The architectural design specifically supports extension to video synthesis, as demonstrated by the Kandinsky 5.0 family’s T2V variants. The RoPE implementation for temporal axes and the model’s temporal consistency capabilities make it an ideal foundation for video generation research and applications.

Comparison with Alternative Models

Advantages of Kandinsky 5.0 T2I Lite Pretrain

Open-Source Accessibility

Unlike proprietary alternatives such as DALL-E or Midjourney, Kandinsky 5.0 offers full model access, enabling customization, fine-tuning, and deployment without API restrictions or usage costs.

High-Resolution Capability

Support for resolutions up to 1408px exceeds many open-source alternatives, enabling professional-quality outputs suitable for print and high-resolution digital applications.

Architectural Efficiency

The CrossDiT architecture and Flow Matching approach provide competitive performance with reduced computational overhead compared to traditional diffusion models of similar capability.

Extensibility

The model’s design specifically supports extension to video generation, offering a unified architecture for both image and video synthesis tasks.

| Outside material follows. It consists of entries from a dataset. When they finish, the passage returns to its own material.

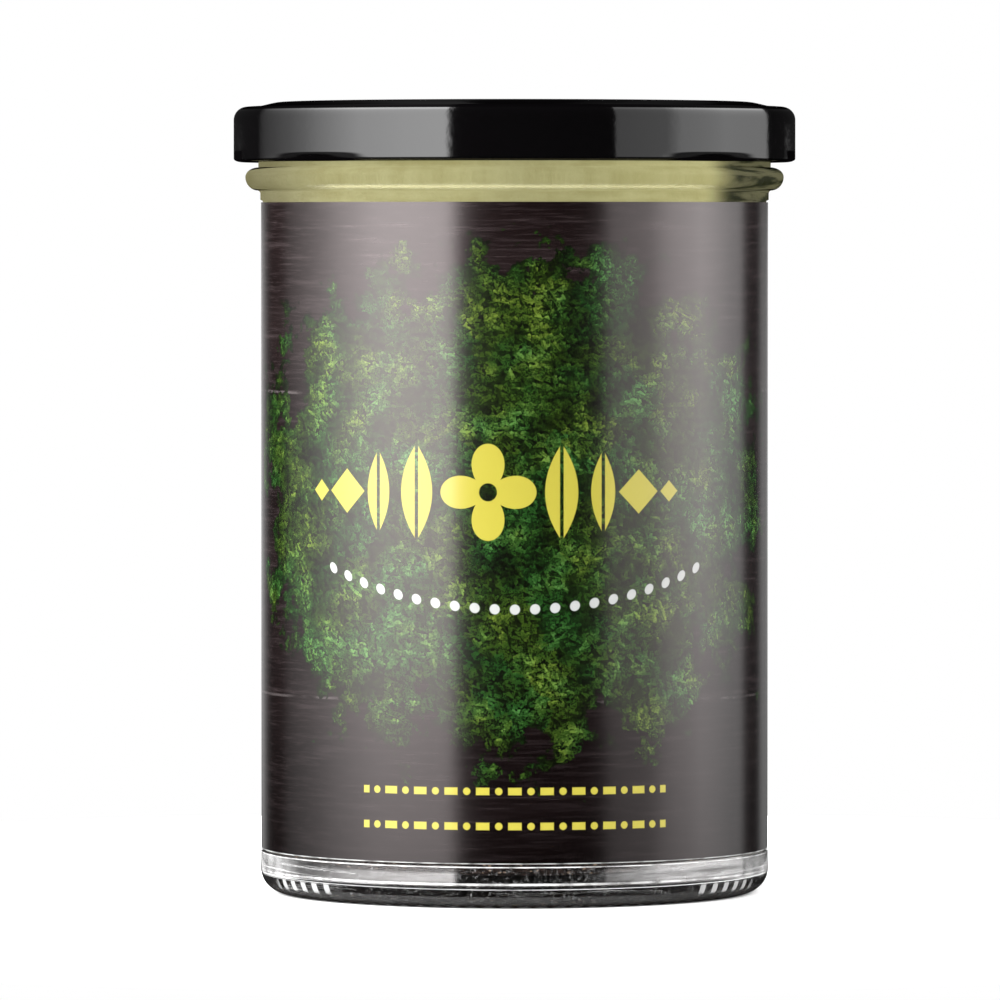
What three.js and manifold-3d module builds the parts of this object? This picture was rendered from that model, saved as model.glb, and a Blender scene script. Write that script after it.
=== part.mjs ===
// A growing kit in a straight preserving jar: clear glass, a wrap-round label, a black twist-off lid,
// and inside it growing medium, a mat sown with seeds and a loose mulch that shows in the neck.
// Millimetres, +Z up, the origin in the middle of the foot. The label's middle faces -Y.
import * as THREE from "three";
import { mergeVertices } from "three/addons/utils/BufferGeometryUtils.js";
import Module from "manifold-3d";

const wasm = await Module();
wasm.setup();

// ---- Driving dimensions ----
const FACETS = 60; // sides of every turned piece, a multiple of 4 so that the box is centred
const FINEST = 0.01; // edges shorter than this are closed up after the cuts and joins

// Glass
const BODY_R = 38.67;
const WALL = 2.27;
const HEEL = { r: 35.0, across: 3.67, up: 3.6 }; // the rounded foot of the wall, as a quarter ellipse
const FOOT_IN_R = 29.0; // inner edge of the flat ring that the jar stands on
const PUSH_UP = 2.0; // the underside's rise in the middle
const FLOOR_Z = 4.4; // inside floor
const FLOOR_CORNER = 3.4;
const FLOOR_RISE = 0.4; // the inside floor is domed by this much
const PANEL = { r: 38.35, low: 6.5, high: 105.4, step: 0.3 }; // the shallow recess that holds the label
const BEAD = { r: 40.95, z: 108.9, up: 1.45, down: 2.05 }; // the ring under the lid
const FINISH_R = 39.0;
const RIM = { z: 118.0, round: 0.85, mouth: 0.2, throat: 4.0 }; // the mouth is a little wider than the bore

// Thread: four helical ridges, which the four lugs of the lid slide under
const STARTS = 4;
const LEAD = 12.7; // rise for a full turn
const RIDGE = { stand: 2.0, height: 1.6, crest: 0.5, root: 0.6, low: 113.45 };
const RIDGE_RUN = { before: 10, after: 56, fade: 8, steps: 11, least: 0.075 }; // degrees from the lug
const LUG_AT = 45; // degrees, the first lug and the ridge above it

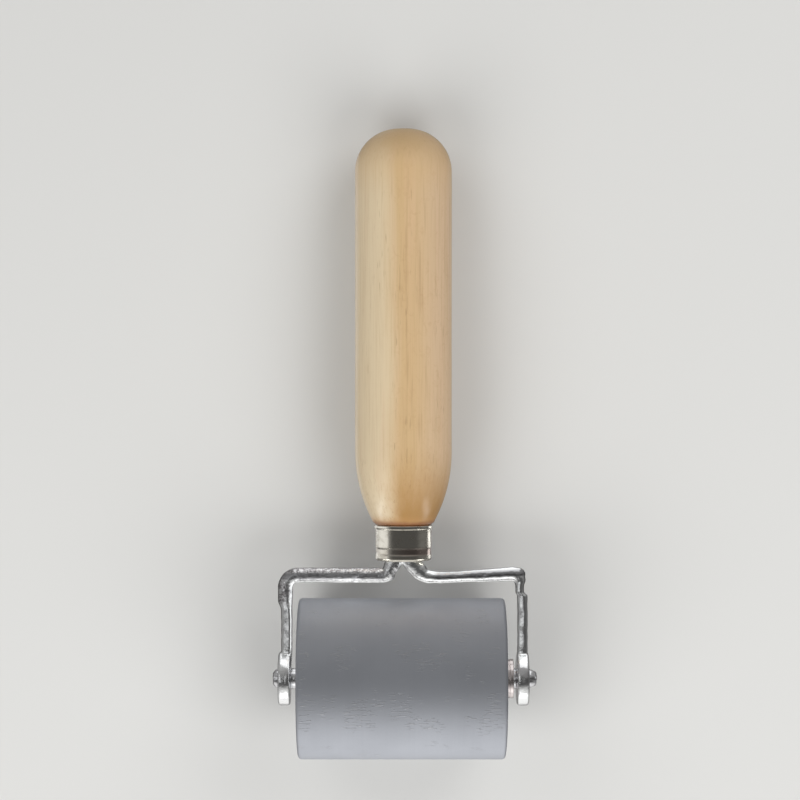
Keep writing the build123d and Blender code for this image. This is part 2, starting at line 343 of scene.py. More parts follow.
def wood_marks(s, colour, heart):
    """Flecks and dark ring lines, fainter in the sapwood."""
    flecks = s.noise((420, 330, 420), detail=3, roughness=0.6, distortion=1.2, offset=(1, 8, 3))
    flecks = s.ramp(flecks, 0.52, 0.72, 0.0, 0.22)
    colour = s.mix(s.times(flecks, s.ramp(heart, 0.0, 1.0, 0.2, 1.0)), colour, FLECKS)
    rings = s.noise((900, 45, 900), detail=2, roughness=0.5, offset=(2, 5, 1))
    rings = s.ramp(rings, 0.56, 0.78, 0.0, 0.34)
    return s.mix(s.times(rings, s.ramp(heart, 0.0, 1.0, 0.3, 1.0)), colour, RING_LINES)


def wood_stains(s, colour, across, bands):
    """The foot's stains, with edges that follow the bands, and the darker butt end."""
    along = s.axis("Y")
    foot = s.ramp(s.plus(along, s.times(bands, 0.006)), 0.078, 0.051)
    colour = s.mix(s.times(foot, s.ramp(across, -0.001, 0.007)), colour, FOOT_STAIN)
    low = s.ramp(s.plus(along, s.times(bands, 0.002)), 0.0530, 0.0495)
    colour = s.mix(s.times(low, 0.6), colour, LOW_STAIN)
    butt = s.ramp(along, 0.146, 0.168)
    colour = s.mix(s.times(butt, 0.6), colour, BUTT_SHADE)
    seam = s.ramp(s.plus(along, s.times(bands, 0.0014)), 0.0508, 0.0492)
    return s.mix(s.times(seam, 0.75), colour, SEAM_STAIN)


# ---------------------------------------------------------------- metals

DRUM_PALE = srgb(211, 215, 223)
DRUM_DULL = srgb(206, 210, 218)
SCUFFS = srgb(236, 237, 240)
NICKEL_BRIGHT = srgb(234, 230, 219)
NICKEL_DULL = srgb(190, 184, 170)
NICKEL_BROWN = srgb(172, 152, 144)
ZINC_BRIGHT = srgb(246, 248, 249)
ZINC_DULL = srgb(206, 204, 208)
ZINC_SPECKS = srgb(112, 110, 116)
ZINC_CRUST = srgb(150, 146, 148)
# The colour of a painted dark reflection along the middle of both arms.
PAINTED_DARK_REFLECTION = srgb(150, 150, 154)
# The painted dark reflection line is level as far as a place on the right arm and rises with it from
# there.
PAINTED_REFLECTION_Y = 0.0314
PAINTED_REFLECTION_RISE = 0.0514
PAINTED_REFLECTION_LEVEL_TO = 0.0115
# How dark the clouds on plain steel are, as a share of its colour.
STEEL_CLOUDS = 0.72


def satin_aluminium():
    s = Surface("satin_aluminium", srgb(218, 221, 226), metallic=1.0, roughness=0.58)
    turning = s.noise((7000, 14, 14), detail=2, roughness=0.6)
    lines = s.noise((1400, 5, 5), detail=3, roughness=0.7, offset=(1, 2, 3))
    cloud = s.noise((60, 60, 60), detail=3, roughness=0.5, offset=(2, 6, 1))
    scuffs = s.noise((430, 3000, 3000), detail=0, offset=(4, 1, 6))
    worn = s.noise((140, 140, 140), detail=2, offset=(8, 1, 0))
    # The scuffs come in worn patches, and more of them in one band along the drum.
    side = s.axis("Y")
    band = s.times(s.ramp(side, 0.001, -0.004), s.ramp(side, -0.015, -0.010))
    worn = s.plus(worn, s.times(band, 0.08))
    scuffs = s.times(s.ramp(scuffs, 0.62, 0.70), s.ramp(worn, 0.55, 0.64))
    colour = s.mix(s.ramp(cloud, 0.35, 0.7), DRUM_PALE, DRUM_DULL)
    s.colour(s.mix(s.times(scuffs, 0.3), colour, SCUFFS))
    s.roughness(s.ramp(lines, 0.25, 0.75, 0.57, 0.60))
    s.bump((turning, 0.002), (scuffs, 0.10))
    return s.material


def nickel_plate():
    s = Surface("nickel_plate", srgb(232, 226, 214), metallic=1.0, roughness=0.16)
    cloud = s.noise((260, 420, 260), detail=3, distortion=0.5)
    scratch = s.noise((90, 3600, 90), detail=3, offset=(2, 0, 4))
    along = s.axis("Y")
    colour = s.mix(s.ramp(cloud, 0.4, 0.7, 0.0, 0.6), NICKEL_BRIGHT, NICKEL_DULL)
    # The rolled band above the lip has gone a little brown, most on the right.
    band = s.times(s.ramp(along, 0.0384, 0.0393), s.ramp(along, 0.0417, 0.0404))
    tarnish = s.times(band, s.ramp(s.axis("X"), -0.006, 0.002, 0.1, 0.8))
    s.colour(s.mix(tarnish, colour, NICKEL_BROWN))
    s.roughness(s.ramp(cloud, 0.3, 0.8, 0.17, 0.32))
    s.bump((cloud, 0.05), (scratch, 0.006))
    return s.material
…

Considerations and Limitations

While Kandinsky 5.0 T2I Lite Pretrain offers significant advantages, users should consider:

  • Computational Requirements: The 6-billion-parameter model requires substantial GPU memory for inference, potentially limiting accessibility for users with consumer-grade hardware.
  • Prompt Engineering: Optimal results require well-crafted prompts; the model benefits from detailed, specific descriptions rather than brief or ambiguous instructions.
  • Training Data Biases: Like all models trained on internet-sourced data, potential biases from training datasets may influence generated content.
  • Generation Speed: While efficient for its capability level, generation time may be slower than smaller, less capable models or optimized proprietary services.